The CIA under Obama and Brennan has also moved away from the Bush administration’s counterterrorism approach of capturing, detaining, and interrogating terrorist suspects, instead preferring to use targeted drone strikes to just kill the individuals outright.

But given both Trump and Pompeo’s statements about terrorism and Guantanamo — Pompeo once said that the prison “has been a goldmine of intelligence about radical Islamic terrorism” — it’s entirely possible that the CIA under the Trump administration may pivot back toward a policy of detaining and potentially even torturing suspected terrorists once again.

In other words, the CIA could be heading back toward a time that many Americans — including some within the CIA itself — believed to be some of the darkest days in CIA, and American, history.

But unlike Trump and Flynn, Pompeo is also hawkish on Russia, putting him much more in sync with most of the nation’s top military brass who see Russia as America’s top national security threat, but potentially at odds with his new boss.

Trump has expressed a desire to work with Russia in Syria to fight ISIS. But Pompeo has called the notion that Russia’s goal in Syria is to defeat ISIS “a fundamentally false narrative” and suggested that Russia’s real goal is trying to establish a foothold in the Middle East. Speaking at a foreign policy forum in Washington in October 2015, Pompeo said that Russian President Vladimir Putin is “heck bent on changing the geopolitical future,” and criticized the Obama administration for not being tougher on Russia.

That Pompeo is now going to be working for a man the entire US intelligence community believes was elected in part thanks to Russian interference in the election is rather striking.
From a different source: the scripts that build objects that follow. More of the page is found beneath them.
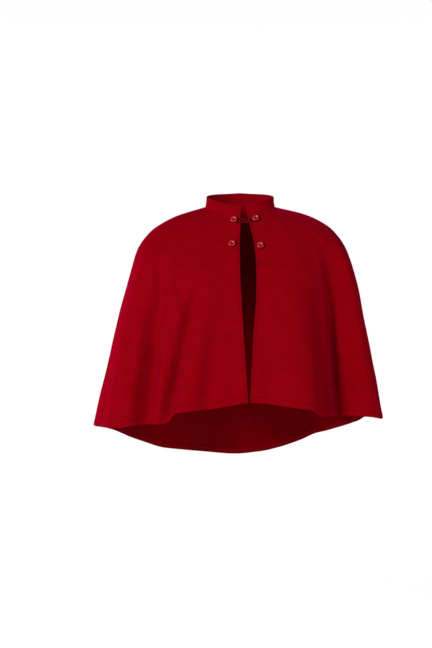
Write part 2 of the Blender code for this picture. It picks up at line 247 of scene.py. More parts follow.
# Outline of a turned button, from the middle of its face over the rim to the foot of its shank
Turned = namedtuple("Turned", "radius height")
BUTTON_PROFILE = [Turned(*row) for row in (
    (0.0, 6.75), (1.4, 6.7), (2.6, 6.75), (3.6, 7.15), (4.4, 7.85), (5.1, 8.35), (5.9, 8.55),
    (6.7, 8.45), (7.4, 8.0), (7.9, 7.4), (8.2, 6.8), (8.15, 6.2), (7.8, 5.7), (7.0, 5.25),
    (6.0, 5.0), (4.2, 4.9), (2.9, 4.8), (2.6, 4.6), (2.6, 1.2), (2.6, 0.1), (2.4, 0.0), (0.0, 0.0),
)]
BUTTON_SEAT = 0.3
# Facets: how many, the middle and reach of the rim that has them, the height above which they
# show, the share that stands proud, and how much of their depth goes sideways
BUTTON_FACETS = 7
FACET_RIM, FACET_REACH, FACET_FOOT = 6.4, 2.4, 5.5
FACET_PROUD, FACET_SIDEWAYS = 0.6, 0.4

# Route of the cord over the fronts, from the sewn end round the shank and back
Stop = namedtuple("Stop", "x height stand_off")
LOOP_ROUTE = [Stop(*row) for row in (
    (-9.5, -25.0, 2.4), (-5.5, -25.9, 2.4), (-2.0, -26.8, 2.5), (3.0, -28.3, 2.6),
    (8.0, -29.6, 2.6), (13.0, -30.5, 2.6), (17.5, -30.6, 2.5), (22.5, -28.6, 2.4),
    (27.5, -24.2, 2.4), (33.0, -21.4, 2.4), (37.5, -23.0, 2.4), (39.1, -27.0, 2.4),
    (37.5, -31.0, 2.4), (33.0, -32.6, 2.4), (27.5, -33.5, 2.4), (22.5, -34.3, 2.4),
    (17.5, -35.0, 2.5), (13.0, -35.2, 2.6), (8.0, -35.3, 2.6), (3.0, -35.2, 2.6),
    (-2.0, -35.0, 2.5), (-5.5, -34.8, 2.4), (-9.5, -34.5, 2.4),
)]
ROUTE_STEPS = 20
ROUTE_SPACING = 0.5
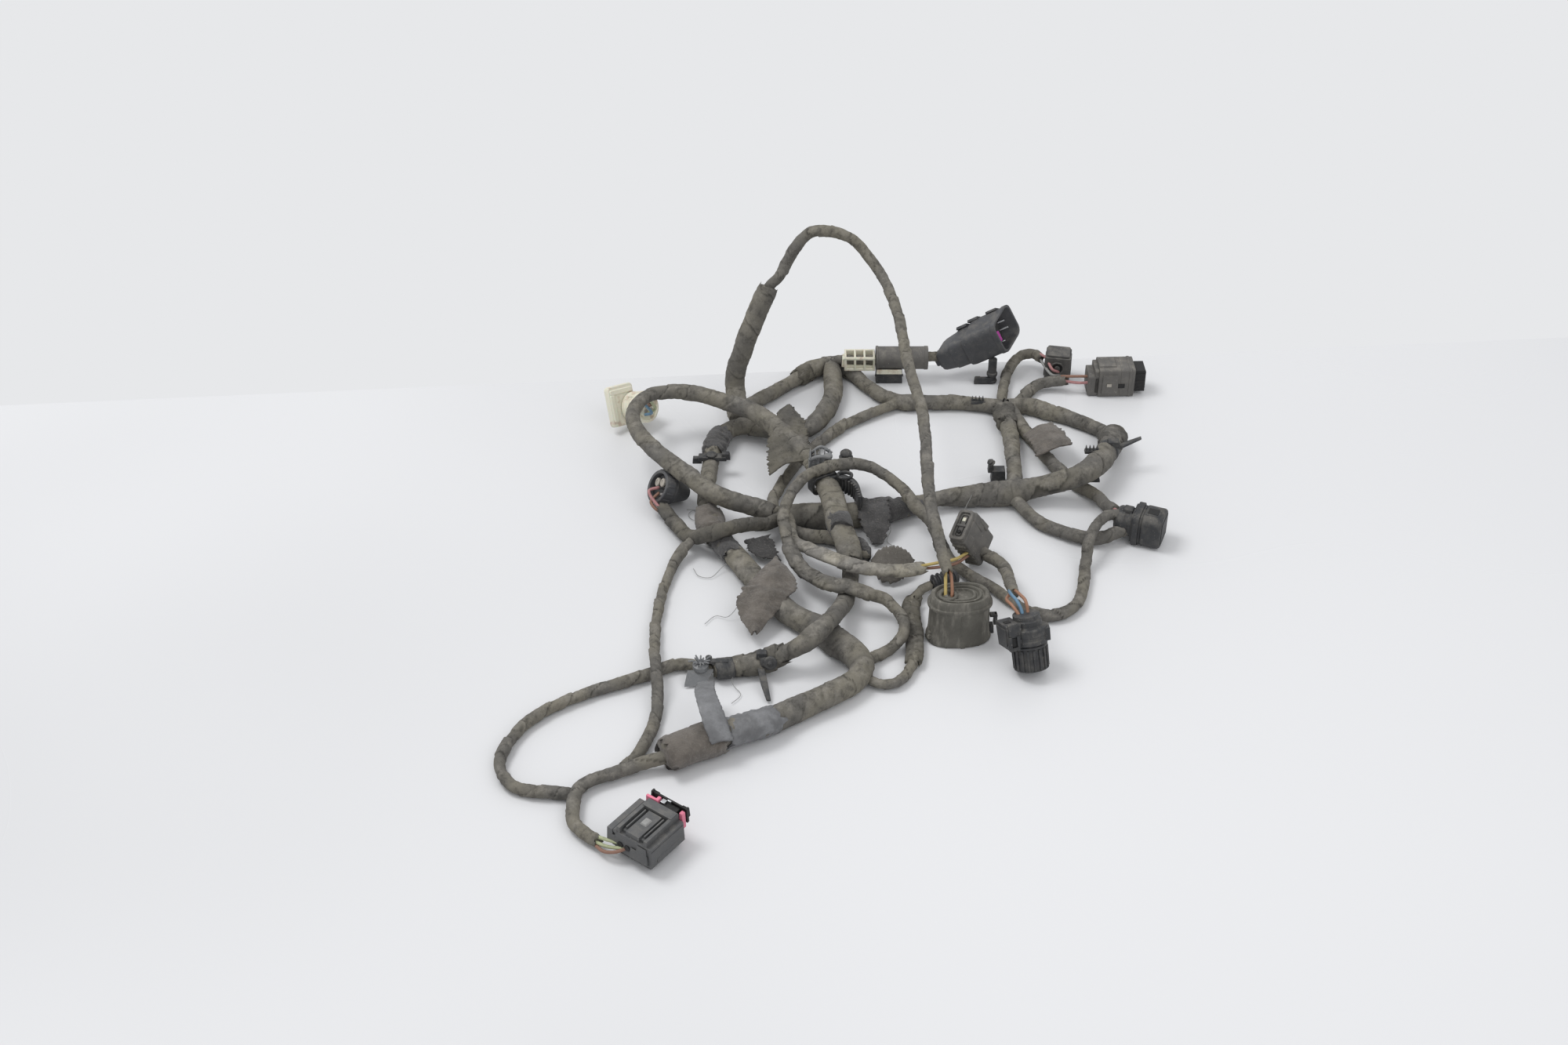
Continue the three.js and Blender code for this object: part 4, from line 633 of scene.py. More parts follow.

Correction: A previous version of this article incorrectly stated that Pompeo defeated incumbent Todd Tiahart in the 2010 race for Kansas’s fourth congressional district. Though Tiahart had been elected to that seat in 2008, in 2010 he ran unsuccessfully in the primary for the US Senate seat being vacated by Sam Brownback (who is now governor). Tiahart tried to get his seat back in 2014, challenging Pompeo in the primary and losing.